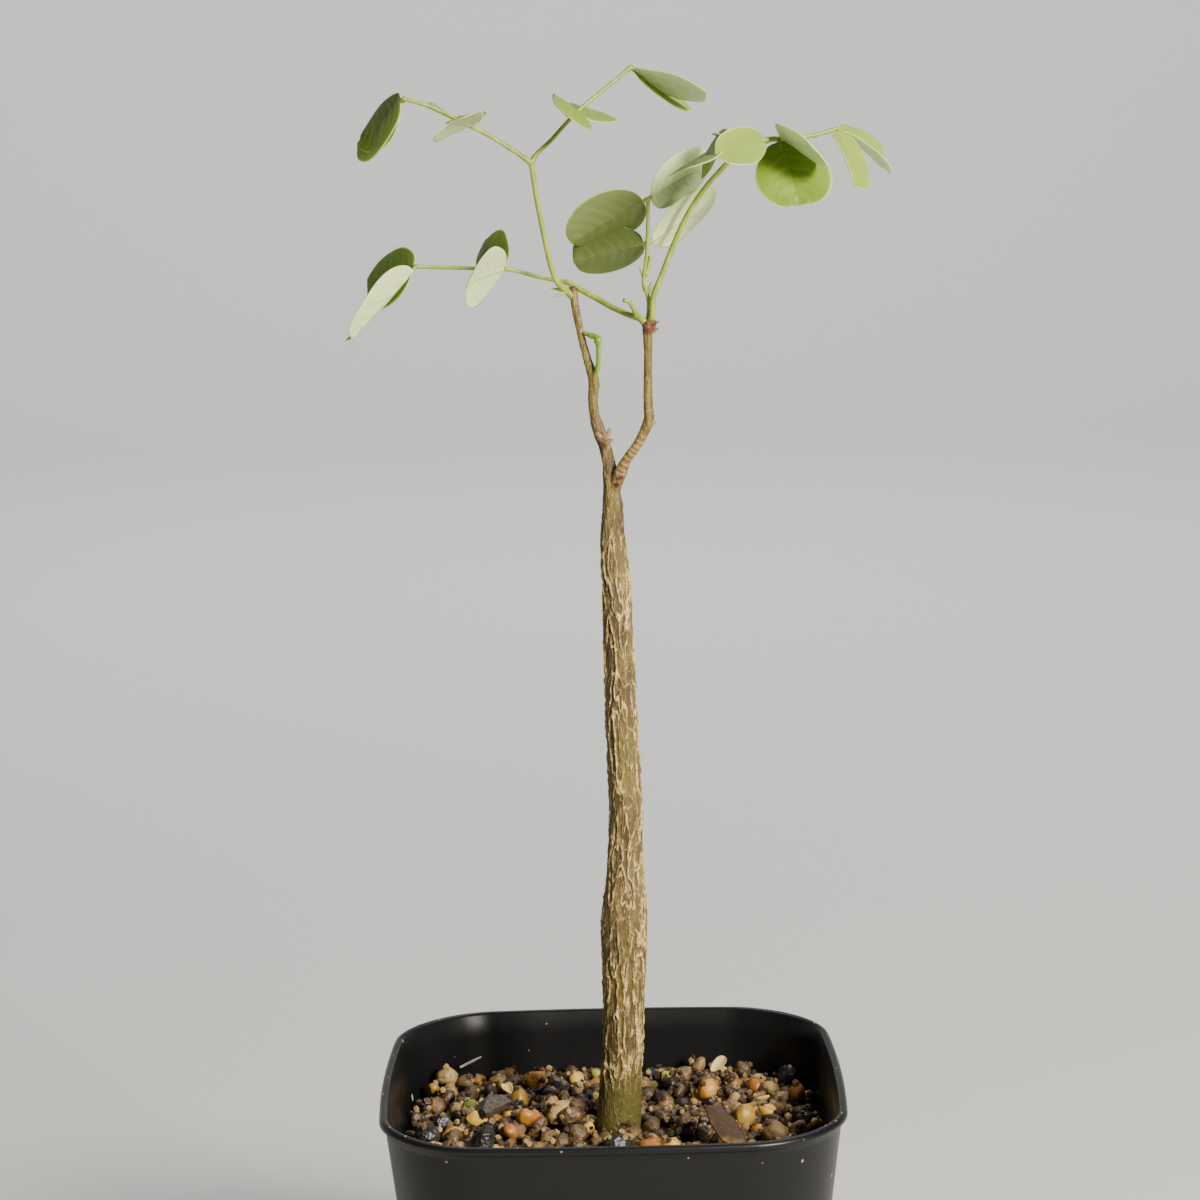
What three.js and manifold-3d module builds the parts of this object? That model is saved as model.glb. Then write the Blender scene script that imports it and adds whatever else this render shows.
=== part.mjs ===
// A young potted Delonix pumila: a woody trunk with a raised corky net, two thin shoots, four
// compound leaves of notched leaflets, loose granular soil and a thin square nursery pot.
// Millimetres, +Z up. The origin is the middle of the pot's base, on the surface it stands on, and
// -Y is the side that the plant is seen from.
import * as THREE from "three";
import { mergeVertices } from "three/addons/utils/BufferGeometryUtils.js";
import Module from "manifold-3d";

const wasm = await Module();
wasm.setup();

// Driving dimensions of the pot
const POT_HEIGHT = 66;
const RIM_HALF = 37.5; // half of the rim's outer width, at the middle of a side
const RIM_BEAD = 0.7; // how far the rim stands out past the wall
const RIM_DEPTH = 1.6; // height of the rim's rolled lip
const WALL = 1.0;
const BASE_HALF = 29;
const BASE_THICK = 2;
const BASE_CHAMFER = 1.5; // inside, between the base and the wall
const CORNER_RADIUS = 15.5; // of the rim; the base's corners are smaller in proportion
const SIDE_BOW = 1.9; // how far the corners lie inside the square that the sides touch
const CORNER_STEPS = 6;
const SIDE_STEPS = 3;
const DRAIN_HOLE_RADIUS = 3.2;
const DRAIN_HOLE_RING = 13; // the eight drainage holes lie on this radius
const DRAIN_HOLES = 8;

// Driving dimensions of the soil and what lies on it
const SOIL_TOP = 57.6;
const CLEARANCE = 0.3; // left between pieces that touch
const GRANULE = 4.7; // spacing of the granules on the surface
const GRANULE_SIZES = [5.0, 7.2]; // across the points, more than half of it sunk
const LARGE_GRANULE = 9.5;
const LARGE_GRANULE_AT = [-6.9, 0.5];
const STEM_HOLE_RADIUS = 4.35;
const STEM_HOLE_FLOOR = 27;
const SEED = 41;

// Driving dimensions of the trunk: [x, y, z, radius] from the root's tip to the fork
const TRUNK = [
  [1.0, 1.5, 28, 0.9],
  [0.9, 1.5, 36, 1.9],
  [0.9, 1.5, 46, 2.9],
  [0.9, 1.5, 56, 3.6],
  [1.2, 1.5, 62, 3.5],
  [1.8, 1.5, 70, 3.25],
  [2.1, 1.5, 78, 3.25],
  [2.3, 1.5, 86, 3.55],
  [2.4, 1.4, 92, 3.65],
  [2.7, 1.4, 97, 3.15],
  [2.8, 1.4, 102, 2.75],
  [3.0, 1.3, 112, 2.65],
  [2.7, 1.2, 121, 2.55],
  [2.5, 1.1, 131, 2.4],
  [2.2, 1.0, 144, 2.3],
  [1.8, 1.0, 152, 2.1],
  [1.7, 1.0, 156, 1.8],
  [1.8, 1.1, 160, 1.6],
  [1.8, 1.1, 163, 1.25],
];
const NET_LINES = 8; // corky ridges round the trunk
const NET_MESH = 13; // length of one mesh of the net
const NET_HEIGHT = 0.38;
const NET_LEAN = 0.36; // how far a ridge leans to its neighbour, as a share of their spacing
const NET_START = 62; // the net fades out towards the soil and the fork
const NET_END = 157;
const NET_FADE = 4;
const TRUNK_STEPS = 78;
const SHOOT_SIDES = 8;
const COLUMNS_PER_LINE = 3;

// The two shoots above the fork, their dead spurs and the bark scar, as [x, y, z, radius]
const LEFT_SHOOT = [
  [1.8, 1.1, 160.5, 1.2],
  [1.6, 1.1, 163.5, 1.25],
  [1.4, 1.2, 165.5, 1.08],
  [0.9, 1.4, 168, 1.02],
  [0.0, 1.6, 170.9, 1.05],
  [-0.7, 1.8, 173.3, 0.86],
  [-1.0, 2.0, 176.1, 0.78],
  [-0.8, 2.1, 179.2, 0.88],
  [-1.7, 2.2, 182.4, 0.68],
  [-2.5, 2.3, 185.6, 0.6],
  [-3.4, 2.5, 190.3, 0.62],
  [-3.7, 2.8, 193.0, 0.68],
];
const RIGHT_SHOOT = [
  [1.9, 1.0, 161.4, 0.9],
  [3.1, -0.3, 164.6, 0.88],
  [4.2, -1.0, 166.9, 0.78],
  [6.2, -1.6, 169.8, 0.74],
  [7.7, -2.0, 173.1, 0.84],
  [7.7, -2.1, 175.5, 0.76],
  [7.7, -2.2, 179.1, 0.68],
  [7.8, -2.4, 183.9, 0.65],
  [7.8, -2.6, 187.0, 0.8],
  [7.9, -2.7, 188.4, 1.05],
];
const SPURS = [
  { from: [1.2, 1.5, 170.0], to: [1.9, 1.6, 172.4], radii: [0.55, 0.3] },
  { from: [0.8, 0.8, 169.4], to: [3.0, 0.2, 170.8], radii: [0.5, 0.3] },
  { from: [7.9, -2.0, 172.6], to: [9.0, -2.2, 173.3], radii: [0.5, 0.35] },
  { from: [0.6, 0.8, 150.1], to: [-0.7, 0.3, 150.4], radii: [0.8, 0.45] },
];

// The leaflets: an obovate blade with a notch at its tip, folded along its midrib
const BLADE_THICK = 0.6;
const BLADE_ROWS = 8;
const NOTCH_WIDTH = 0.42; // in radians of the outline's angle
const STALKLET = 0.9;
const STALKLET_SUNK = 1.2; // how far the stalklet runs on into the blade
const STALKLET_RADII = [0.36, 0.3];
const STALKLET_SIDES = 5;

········

Task directions ->
Extract the full listing above without altering anything.

Result of this exercise ->
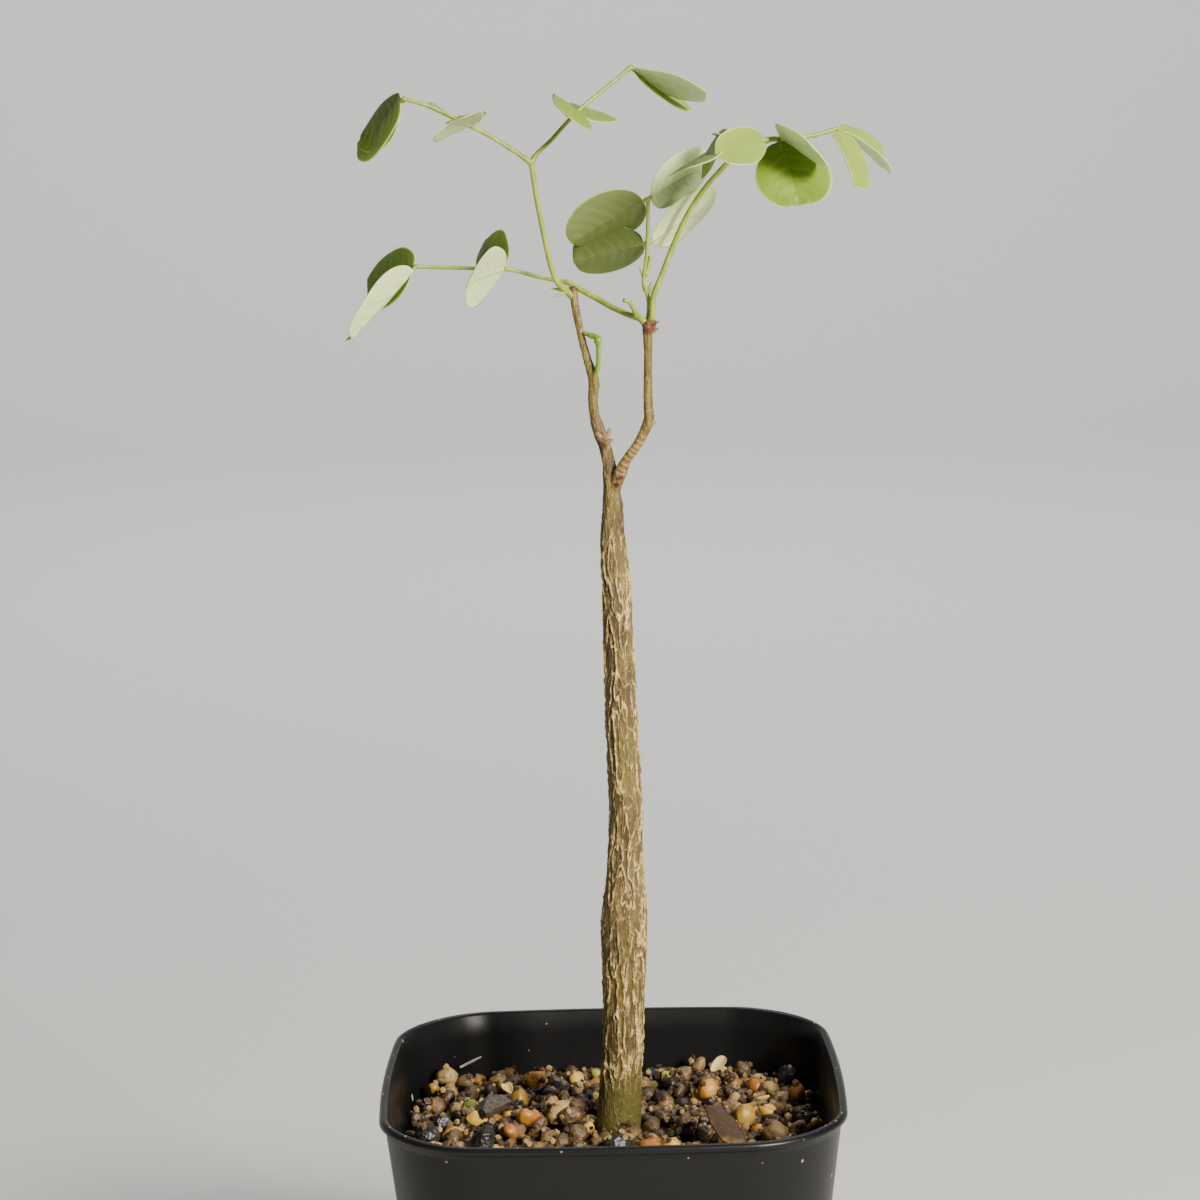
What three.js and manifold-3d module builds the parts of this object? That model is saved as model.glb. Then write the Blender scene script that imports it and adds whatever else this render shows.
=== part.mjs ===
// A young potted Delonix pumila: a woody trunk with a raised corky net, two thin shoots, four
// compound leaves of notched leaflets, loose granular soil and a thin square nursery pot.
// Millimetres, +Z up. The origin is the middle of the pot's base, on the surface it stands on, and
// -Y is the side that the plant is seen from.
import * as THREE from "three";
import { mergeVertices } from "three/addons/utils/BufferGeometryUtils.js";
import Module from "manifold-3d";

const wasm = await Module();
wasm.setup();

// Driving dimensions of the pot
const POT_HEIGHT = 66;
const RIM_HALF = 37.5; // half of the rim's outer width, at the middle of a side
const RIM_BEAD = 0.7; // how far the rim stands out past the wall
const RIM_DEPTH = 1.6; // height of the rim's rolled lip
const WALL = 1.0;
const BASE_HALF = 29;
const BASE_THICK = 2;
const BASE_CHAMFER = 1.5; // inside, between the base and the wall
const CORNER_RADIUS = 15.5; // of the rim; the base's corners are smaller in proportion
const SIDE_BOW = 1.9; // how far the corners lie inside the square that the sides touch
const CORNER_STEPS = 6;
const SIDE_STEPS = 3;
const DRAIN_HOLE_RADIUS = 3.2;
const DRAIN_HOLE_RING = 13; // the eight drainage holes lie on this radius
const DRAIN_HOLES = 8;

// Driving dimensions of the soil and what lies on it
const SOIL_TOP = 57.6;
const CLEARANCE = 0.3; // left between pieces that touch
const GRANULE = 4.7; // spacing of the granules on the surface
const GRANULE_SIZES = [5.0, 7.2]; // across the points, more than half of it sunk
const LARGE_GRANULE = 9.5;
const LARGE_GRANULE_AT = [-6.9, 0.5];
const STEM_HOLE_RADIUS = 4.35;
const STEM_HOLE_FLOOR = 27;
const SEED = 41;

// Driving dimensions of the trunk: [x, y, z, radius] from the root's tip to the fork
const TRUNK = [
  [1.0, 1.5, 28, 0.9],
  [0.9, 1.5, 36, 1.9],
  [0.9, 1.5, 46, 2.9],
  [0.9, 1.5, 56, 3.6],
  [1.2, 1.5, 62, 3.5],
  [1.8, 1.5, 70, 3.25],
  [2.1, 1.5, 78, 3.25],
  [2.3, 1.5, 86, 3.55],
  [2.4, 1.4, 92, 3.65],
  [2.7, 1.4, 97, 3.15],
  [2.8, 1.4, 102, 2.75],
  [3.0, 1.3, 112, 2.65],
  [2.7, 1.2, 121, 2.55],
  [2.5, 1.1, 131, 2.4],
  [2.2, 1.0, 144, 2.3],
  [1.8, 1.0, 152, 2.1],
  [1.7, 1.0, 156, 1.8],
  [1.8, 1.1, 160, 1.6],
  [1.8, 1.1, 163, 1.25],
];
const NET_LINES = 8; // corky ridges round the trunk
const NET_MESH = 13; // length of one mesh of the net
const NET_HEIGHT = 0.38;
const NET_LEAN = 0.36; // how far a ridge leans to its neighbour, as a share of their spacing
const NET_START = 62; // the net fades out towards the soil and the fork
const NET_END = 157;
const NET_FADE = 4;
const TRUNK_STEPS = 78;
const SHOOT_SIDES = 8;
const COLUMNS_PER_LINE = 3;

// The two shoots above the fork, their dead spurs and the bark scar, as [x, y, z, radius]
const LEFT_SHOOT = [
  [1.8, 1.1, 160.5, 1.2],
  [1.6, 1.1, 163.5, 1.25],
  [1.4, 1.2, 165.5, 1.08],
  [0.9, 1.4, 168, 1.02],
  [0.0, 1.6, 170.9, 1.05],
  [-0.7, 1.8, 173.3, 0.86],
  [-1.0, 2.0, 176.1, 0.78],
  [-0.8, 2.1, 179.2, 0.88],
  [-1.7, 2.2, 182.4, 0.68],
  [-2.5, 2.3, 185.6, 0.6],
  [-3.4, 2.5, 190.3, 0.62],
  [-3.7, 2.8, 193.0, 0.68],
];
const RIGHT_SHOOT = [
  [1.9, 1.0, 161.4, 0.9],
  [3.1, -0.3, 164.6, 0.88],
  [4.2, -1.0, 166.9, 0.78],
  [6.2, -1.6, 169.8, 0.74],
  [7.7, -2.0, 173.1, 0.84],
  [7.7, -2.1, 175.5, 0.76],
  [7.7, -2.2, 179.1, 0.68],
  [7.8, -2.4, 183.9, 0.65],
  [7.8, -2.6, 187.0, 0.8],
  [7.9, -2.7, 188.4, 1.05],
];
const SPURS = [
  { from: [1.2, 1.5, 170.0], to: [1.9, 1.6, 172.4], radii: [0.55, 0.3] },
  { from: [0.8, 0.8, 169.4], to: [3.0, 0.2, 170.8], radii: [0.5, 0.3] },
  { from: [7.9, -2.0, 172.6], to: [9.0, -2.2, 173.3], radii: [0.5, 0.35] },
  { from: [0.6, 0.8, 150.1], to: [-0.7, 0.3, 150.4], radii: [0.8, 0.45] },
];

// The leaflets: an obovate blade with a notch at its tip, folded along its midrib
const BLADE_THICK = 0.6;
const BLADE_ROWS = 8;
const NOTCH_WIDTH = 0.42; // in radians of the outline's angle
const STALKLET = 0.9;
const STALKLET_SUNK = 1.2; // how far the stalklet runs on into the blade
const STALKLET_RADII = [0.36, 0.3];
const STALKLET_SIDES = 5;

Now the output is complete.